Reproduce each line exactly. Skip none.

— START OF Given data —

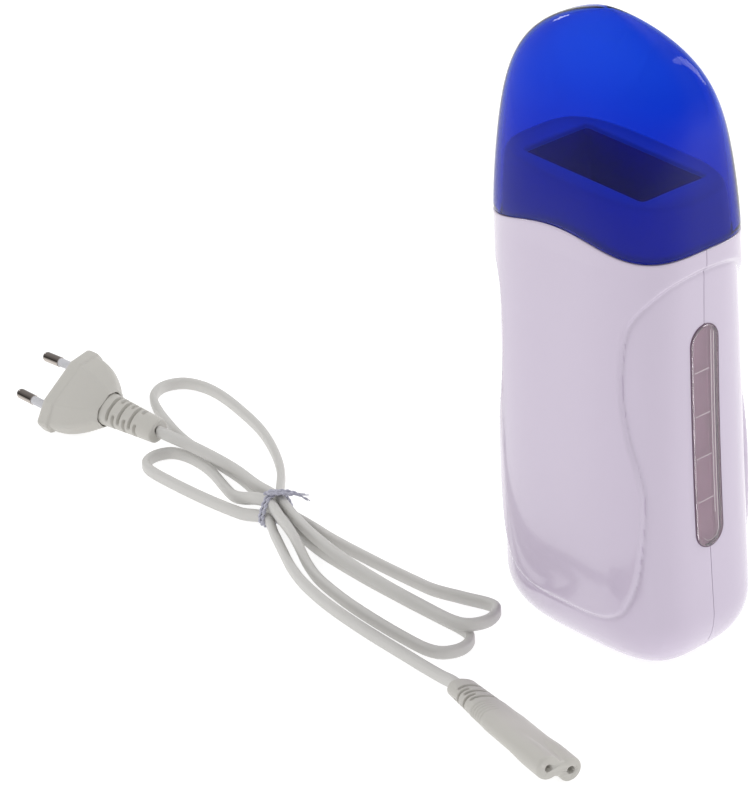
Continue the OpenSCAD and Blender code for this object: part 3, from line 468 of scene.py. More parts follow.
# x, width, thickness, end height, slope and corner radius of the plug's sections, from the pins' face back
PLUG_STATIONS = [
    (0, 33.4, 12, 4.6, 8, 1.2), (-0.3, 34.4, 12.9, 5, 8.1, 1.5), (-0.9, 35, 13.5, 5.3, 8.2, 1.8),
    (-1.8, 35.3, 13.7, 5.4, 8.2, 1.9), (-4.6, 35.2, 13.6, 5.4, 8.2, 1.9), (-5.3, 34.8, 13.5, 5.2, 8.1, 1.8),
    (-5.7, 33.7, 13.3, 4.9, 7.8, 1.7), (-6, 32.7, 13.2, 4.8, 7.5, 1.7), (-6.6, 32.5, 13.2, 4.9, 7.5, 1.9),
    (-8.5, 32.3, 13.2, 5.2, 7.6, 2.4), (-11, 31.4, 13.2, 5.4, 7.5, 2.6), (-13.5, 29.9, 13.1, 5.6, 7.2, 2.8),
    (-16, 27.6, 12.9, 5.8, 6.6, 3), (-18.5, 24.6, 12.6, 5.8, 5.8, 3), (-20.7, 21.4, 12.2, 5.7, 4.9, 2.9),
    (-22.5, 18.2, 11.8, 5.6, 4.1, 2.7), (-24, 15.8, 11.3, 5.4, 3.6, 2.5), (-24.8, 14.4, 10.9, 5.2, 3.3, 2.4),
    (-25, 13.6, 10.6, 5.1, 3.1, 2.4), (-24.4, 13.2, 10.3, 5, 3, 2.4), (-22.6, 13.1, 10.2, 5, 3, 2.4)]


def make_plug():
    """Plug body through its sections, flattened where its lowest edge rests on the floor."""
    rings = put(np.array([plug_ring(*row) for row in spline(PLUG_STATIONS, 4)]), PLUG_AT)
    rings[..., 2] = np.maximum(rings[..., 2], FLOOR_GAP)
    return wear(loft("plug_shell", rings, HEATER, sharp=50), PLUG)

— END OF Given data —

▸ **Written answer**
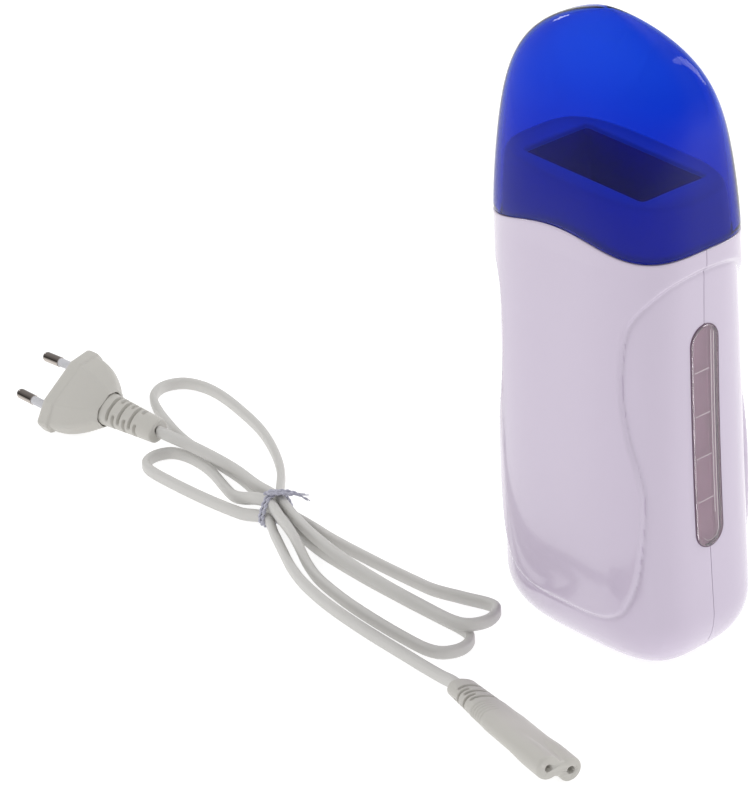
Continue the OpenSCAD and Blender code for this object: part 3, from line 468 of scene.py. More parts follow.
# x, width, thickness, end height, slope and corner radius of the plug's sections, from the pins' face back
PLUG_STATIONS = [
    (0, 33.4, 12, 4.6, 8, 1.2), (-0.3, 34.4, 12.9, 5, 8.1, 1.5), (-0.9, 35, 13.5, 5.3, 8.2, 1.8),
    (-1.8, 35.3, 13.7, 5.4, 8.2, 1.9), (-4.6, 35.2, 13.6, 5.4, 8.2, 1.9), (-5.3, 34.8, 13.5, 5.2, 8.1, 1.8),
    (-5.7, 33.7, 13.3, 4.9, 7.8, 1.7), (-6, 32.7, 13.2, 4.8, 7.5, 1.7), (-6.6, 32.5, 13.2, 4.9, 7.5, 1.9),
    (-8.5, 32.3, 13.2, 5.2, 7.6, 2.4), (-11, 31.4, 13.2, 5.4, 7.5, 2.6), (-13.5, 29.9, 13.1, 5.6, 7.2, 2.8),
    (-16, 27.6, 12.9, 5.8, 6.6, 3), (-18.5, 24.6, 12.6, 5.8, 5.8, 3), (-20.7, 21.4, 12.2, 5.7, 4.9, 2.9),
    (-22.5, 18.2, 11.8, 5.6, 4.1, 2.7), (-24, 15.8, 11.3, 5.4, 3.6, 2.5), (-24.8, 14.4, 10.9, 5.2, 3.3, 2.4),
    (-25, 13.6, 10.6, 5.1, 3.1, 2.4), (-24.4, 13.2, 10.3, 5, 3, 2.4), (-22.6, 13.1, 10.2, 5, 3, 2.4)]


def make_plug():
    """Plug body through its sections, flattened where its lowest edge rests on the floor."""
    rings = put(np.array([plug_ring(*row) for row in spline(PLUG_STATIONS, 4)]), PLUG_AT)
    rings[..., 2] = np.maximum(rings[..., 2], FLOOR_GAP)
    return wear(loft("plug_shell", rings, HEATER, sharp=50), PLUG)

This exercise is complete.